Transmission Control Protocol (TCP) provides reliable, ordered, and error-checked delivery of octets (bytes) between applications running on hosts communicating via an IP network.
TCP is connection-oriented, and a connection between client and server must be established before data can be sent. The server must be listening (passive open) for connection requests from cilents before a connection is established. Three-way handshake (active open), retransmission, and error detection adds to reliability but lengthens latency. Applications that do not require reliable data stream service may use the User Datagram Protocol (UDP), which provides a connectionless datagram service that prioritizes time over reliability.
With User Datagram Protocol (UDP), applications can send messages, referred to as datagrams, to other hosts on an IP network. Prior communications are not required to set up communication channels or data paths.

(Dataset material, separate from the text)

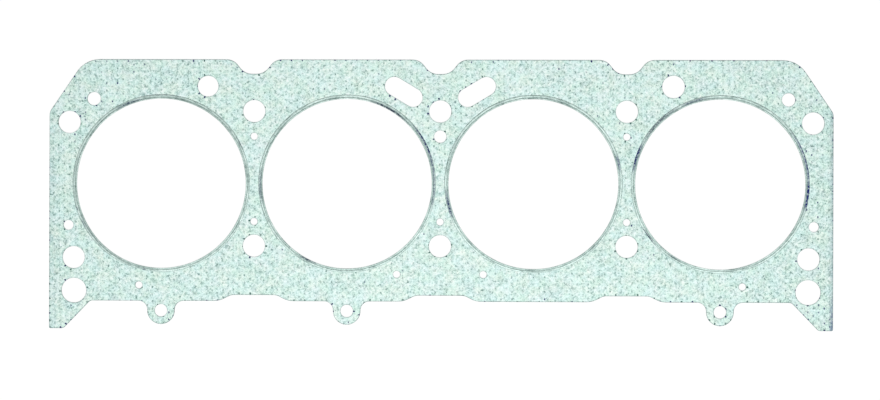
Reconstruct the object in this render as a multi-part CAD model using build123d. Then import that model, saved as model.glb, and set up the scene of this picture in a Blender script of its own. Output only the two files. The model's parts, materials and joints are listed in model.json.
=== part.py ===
"""Cylinder head gasket for one bank of four in-line bores: a die-cut composite sheet with a
folded stainless armour ring gripping its edge at each bore.

The gasket lies flat on the plane z = 0, on the lower flanges of its armour rings. The origin is
at the middle of its overall length and width. +X runs along the line of bores, +Y points to the
notched edge and +Z is up. Lengths are in millimetres, angles in degrees.
"""

from build123d import *
import os
from math import radians, tan

# ------------------------------------------------------------------ driving dimensions

# Cylinder bores, in a row
bore_count = 4
bore_radius = 53.5

# Sheet: a thin steel core with a composite facing bonded to each side, cut as one piece
sheet_thickness = 1.20

# Armour rings: stainless strip folded to a C over the edge of the sheet
armour_gauge = 0.15
armour_width = 2.60
armour_edge_clearance = 0.05
web_between_armour = 5.275

# Margins of the outline, beyond the top, bottom and outer sides of the bores
upper_margin = 24.8
lower_margin = 20.7
end_margin = 17.4

# Upper corners: a long chamfer, rounded where it starts and ends
chamfer_run = 22.6
chamfer_drop = 33.4
chamfer_upper_fillet = 17.5
chamfer_lower_fillet = 6.3

# Notches of the upper edge, one over each web between bores
notch_half_width = 9.6
notch_depth = 9.1
notch_slope = 52.0
notch_shoulder_fillet = 8.8
notch_floor_fillet = 9.7

# Recesses of the lower edge, one under each web between bores
recess_half_width = 18.0
middle_recess_half_width = 19.1
recess_depth = 3.8
recess_slope = 27.0
recess_shoulder_fillet = 14.0
recess_floor_fillet = 8.0

# Feet at the two lower corners
foot_drop = 17.6
foot_tip_width = 9.1
foot_root_width = 26.1
foot_outer_fillet = 0.9
foot_inner_fillet = 3.0
foot_root_fillet = 3.5

# Round tabs on the lower edge, under all bores but the third
bore_has_tab = (True, True, False, True)
tab_drop = 6.1
tab_radius = 8.65
tab_root_fillet = 5.7
tab_hole_radius = 3.95

# Head bolt holes: a pair on each web between bores and a pair at each end. Heights are measured
# inwards from the top and bottom of the bores, and distances outwards from their outer sides.
bolt_hole_radius = 7.02
web_bolt_below_top = 7.8
web_bolt_above_bottom = 14.2
end_bolt_upper_out = 4.7
end_bolt_below_top = 14.9
end_bolt_lower_out = 1.9
end_bolt_above_bottom = 6.65

# Coolant holes over the inner halves of the two outer bores
coolant_hole_inset = 29.5
coolant_hole_above_top = 7.9
left_coolant_hole_radius = 6.56
right_coolant_hole_radius = 7.12

# Slanted coolant slots either side of the middle notch
slot_offset = 23.1
slot_above_top = 4.5
slot_centres = 13.9
slot_width = 11.9
slot_tilt = 31.0

# Coolant holes in the lower corners
corner_hole_out = 1.7
corner_hole_below_bottom = 14.2
corner_hole_radius = 7.85

# Vent holes, one in each upper corner and one on the middle web
vent_hole_inset = 10.8
vent_hole_below_top = 0.1
vent_hole_radius = 4.19
middle_vent_height = 29.84
middle_vent_radius = 3.92

# Small metering holes: on the webs, under the outer bores, either side of the middle web and
# one larger hole at each end
metering_radius = 2.23
web_metering_height = 29.8
web_metering_depth = 24.0
outer_metering_offset = 14.0
outer_metering_below_bottom = 10.8
middle_metering_offset = 27.3
middle_metering_below_bottom = 3.6
end_metering_out = 5.2
end_metering_depth = 26.5
end_metering_radius = 3.12

# How near two places are to count as one, and how much of its side a fillet may take up
coincident = 1e-6
fillet_limit = 0.99

# ------------------------------------------------------------------ sizes that follow

armour_height = sheet_thickness + 2 * armour_gauge
sheet_bore_radius = bore_radius + armour_gauge + armour_edge_clearance
bore_pitch = 2 * (bore_radius + armour_width) + web_between_armour

bore_xs = [bore_pitch * (i - (bore_count - 1) / 2) for i in range(bore_count)]
web_xs = [(a + b) / 2 for a, b in zip(bore_xs, bore_xs[1:])]
middle_web_x = web_xs[len(web_xs) // 2]
outer_web_xs = [x for x in web_xs if x != middle_web_x]
tab_xs = [x for x, has_tab in zip(bore_xs, bore_has_tab) if has_tab]

outer_bore_x = bore_xs[-1]
bores_end_x = outer_bore_x + bore_radius
half_length = bores_end_x + end_margin
upper_edge_y = bore_radius + upper_margin
lower_edge_y = -bore_radius - lower_margin
foot_y = lower_edge_y - foot_drop
tab_y = lower_edge_y - tab_drop


# ------------------------------------------------------------------ outline of the sheet


def rounded_outline(corners):
    """A closed face through (point, fillet radius) corners, each fillet limited by its sides."""
    points = [Vector(*point) for point, _ in corners]
    count = len(points)
    sides = [points[(i + 1) % count] - points[i] for i in range(count)]
    turns = [sides[i - 1].get_angle(sides[i]) for i in range(count)]
    tangents = [radius * tan(radians(turn) / 2) for turn, (_, radius) in zip(turns, corners)]
    radii = []
    for i, (_, radius) in enumerate(corners):
        before = sides[i - 1].length / (tangents[i - 1] + tangents[i])
        after = sides[i].length / (tangents[i] + tangents[(i + 1) % count])
        radii.append(radius * min(1, fillet_limit * before, fillet_limit * after))
    return make_face(FilletPolyline(*points, radius=radii, close=True))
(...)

UDP uses a simple connectionless communication model with a minimum of protocol mechanisms. UDP provides checksums for data integrity, and port numbers for addressing different functions at the source and destination of the datagram. It has no handshaking dialogues, and thus exposes the user's program to any unreliability of the underlying network; there is no guarantee of delivery, ordering, or duplicate protection
UDP is suitable for purposes where error checking and correction are either not necessary or are performed in the application; UDP avoids the overhead of such processing in the protocol stack. Time-sensitive applications often use UDP because dropping packets is preferable to waiting for packets delayed due to retransmission, which may not be an option in a real-time system.